Segundo apurado pelo Brazilian Press, o entendimento permite que Ruanda tenha poder de veto sobre cada caso proposto pelos EUA, garantindo ao país africano controle sobre quem será aceito. No entanto, as nacionalidades dos migrantes, bem como eventuais compensações financeiras ou assistência técnica dos EUA, permanecem em sigilo. Imigrantes ilegais brasileiros estariam incluídos na fila de deportação para Ruanda.
O anúncio surge logo após a Suprema Corte dos Estados Unidos autorizar, em junho, a deportação de imigrantes para nações terceiras — mesmo sem garantias de segurança ou proteção aos direitos humanos. A decisão derrubou restrições que impediam o envio de pessoas a países com histórico de perseguição ou instabilidade, abrindo caminho para acordos como o firmado com Ruanda.
A Casa Branca tem intensificado negociações com 58 países ao redor do mundo para estabelecer parcerias migratórias. Sudão do Sul e Esswatini já receberam grupos de deportados nos últimos meses, muitos deles originários de nações que se recusaram a aceitá-los de volta. Em julho, cinco migrantes de países asiáticos e caribenhos foram enviados a Esswatini, enquanto o Sudão do Sul recebeu oito pessoas, apenas uma delas nacional do próprio país.
A diplomacia da deportação, como tem sido chamada internamente pela equipe de Trump, faz parte de uma campanha que o presidente classifica como a “maior operação de expulsão da história americana”. Em janeiro, Trump assinou uma ordem executiva determinando que o Departamento de Estado e o Departamento de Segurança Interna buscassem acordos internacionais para contornar o impasse com países que se recusam a repatriar seus cidadãos.
Apesar do anúncio, um porta-voz do Departamento de Estado americano evitou confirmar oficialmente o pacto com Ruanda, limitando-se a dizer que os EUA “colaboram com Ruanda em uma série de prioridades comuns”, entre elas a aplicação de políticas migratórias “essenciais à segurança nacional”.
O movimento, no entanto, tem gerado forte controvérsia. Organizações de direitos humanos denunciam que países africanos estariam sendo pressionados a aceitar acordos sob ameaça de retaliações, como restrições a vistos para seus cidadãos. Nigéria e África do Sul, entre outros, já teriam sido alvo de conversas diplomáticas com esse teor, segundo fontes ouvidas pela imprensa internacional.
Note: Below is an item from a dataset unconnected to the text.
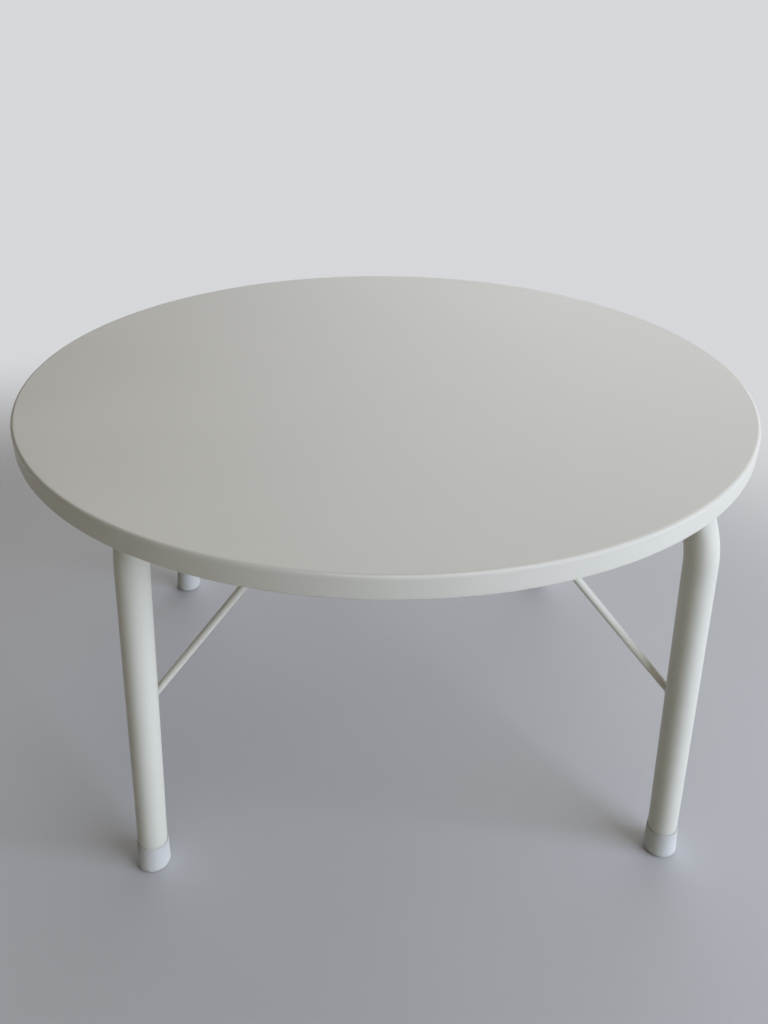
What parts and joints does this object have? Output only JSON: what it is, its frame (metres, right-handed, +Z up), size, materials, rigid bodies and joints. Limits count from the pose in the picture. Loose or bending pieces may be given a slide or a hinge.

Ruanda, com cerca de 13 milhões de habitantes, já tem experiência em programas de reassentamento. Entre 2019 e 2025, acolheu cerca de 3 mil requerentes de asilo evacuados da Líbia em parceria com a Acnur. Em 2022, assinou um acordo semelhante com o Reino Unido, que previa o recebimento de milhares de solicitantes de refúgio britânicos. O projeto, no entanto, foi barrado por decisões judiciais e oficialmente abandonado após a posse de Keir Starmer como primeiro-ministro. Ruanda manteve os mais de US$ 300 milhões pagos adiantadamente pelo Reino Unido.
O país, governado há mais de duas décadas pelo presidente Paul Kagamé — reeleito em 2024 com 99,18% dos votos, segundo dados oficiais — enfrenta críticas internacionais por suprimir a oposição política e por seu envolvimento no conflito na República Democrática do Congo. Para ativistas, aceitar migrantes sob pressão externa pode agravar sua imagem já contestada no cenário global.
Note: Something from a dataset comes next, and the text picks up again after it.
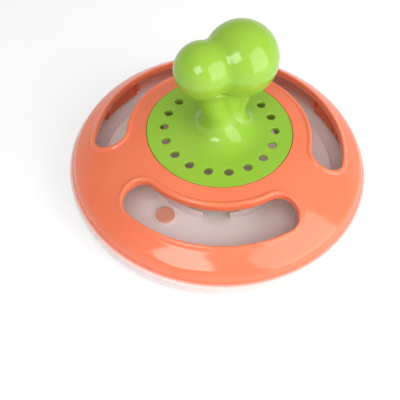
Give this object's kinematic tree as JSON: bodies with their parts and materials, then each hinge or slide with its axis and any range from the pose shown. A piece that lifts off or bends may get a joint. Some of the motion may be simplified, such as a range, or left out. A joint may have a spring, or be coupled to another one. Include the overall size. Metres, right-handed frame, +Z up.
{
  "type": "treat dispensing toy",
  "caption": "Round wobbling treat dispensing toy: weighted bowl, domed shell with arc windows, and a twist-lock lid with scent holes and a bone-shaped handle.",
  "frame": {"origin": "on the toy's axis, in the plane that the foot ring stands on", "axes": "+Z up along the toy's axis, one window faces -Y"},
  "size_m": [0.2, 0.2, 0.1262],
  "materials": {
    "shell": "glossy moulded plastic",
    "bowl": "glossy milky plastic",
    "tray": "satin milky plastic",
    "plugs": "soft satin plastic",
    "ballast": "rough cast, oiled",
    "screws": "zinc plated",
    "foot": "matte",
    "seal": "matte silicone",
    "lid": "glossy moulded plastic",
    "knob": "glossy moulded plastic",
    "cap": "satin moulded plastic"
  },
  "bodies": {
    "base": {"top_shell": "shell", "base_bowl": "bowl", "floor_tray": "tray", "ballast_ring": "ballast", "ballast_screws": "screws", "tray_screws": "screws", "foot_ring": "foot", "floor_plug_1": "plugs", "floor_plug_2": "plugs", "floor_plug_3": "plugs"},
    "seal": {"lid_seal": "seal"},
    "lid_set": {"lid": "lid", "bone_knob": "knob", "knob_screw": "screws", "stem_cap": "cap"}
  },
  "joints": [
    {"name": "lid_lift", "type": "slide", "parent": "base", "child": "seal", "axis": [0, 0, 1], "range_m": [0, 0.06]},
    {"name": "lid_twist", "type": "hinge", "parent": "seal", "child": "lid_set", "pos_m": [0, 0, 0.0514], "axis": [0, 0, 1], "range_deg": [0, 35]}
  ]
}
Enquanto isso, os números nos EUA seguem crescendo. Dados da AFP mostram que, em junho, mais de 60 mil imigrantes foram detidos em centros de detenção como etapa prévia à deportação — 71% sem antecedentes criminais. Casos como o dos 252 homens enviados a El Salvador em março, muitos deles posteriormente transferidos à Venezuela, revelam as condições extremas enfrentadas por deportados, com relatos de tortura, superlotação e tratamento desumano.
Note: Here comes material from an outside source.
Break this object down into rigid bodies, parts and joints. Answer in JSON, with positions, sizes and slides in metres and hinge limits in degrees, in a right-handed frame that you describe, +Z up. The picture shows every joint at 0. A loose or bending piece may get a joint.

Com o novo acordo, Ruanda entra em um terreno ainda mais complexo: o de ser um “país terceiro seguro” em uma política migratória cada vez mais impulsionada por decisões judiciais controversas e pressão geopolítica. Enquanto Washington celebra avanços, críticos alertam que o custo humano pode estar sendo ignorado em nome da ordem política.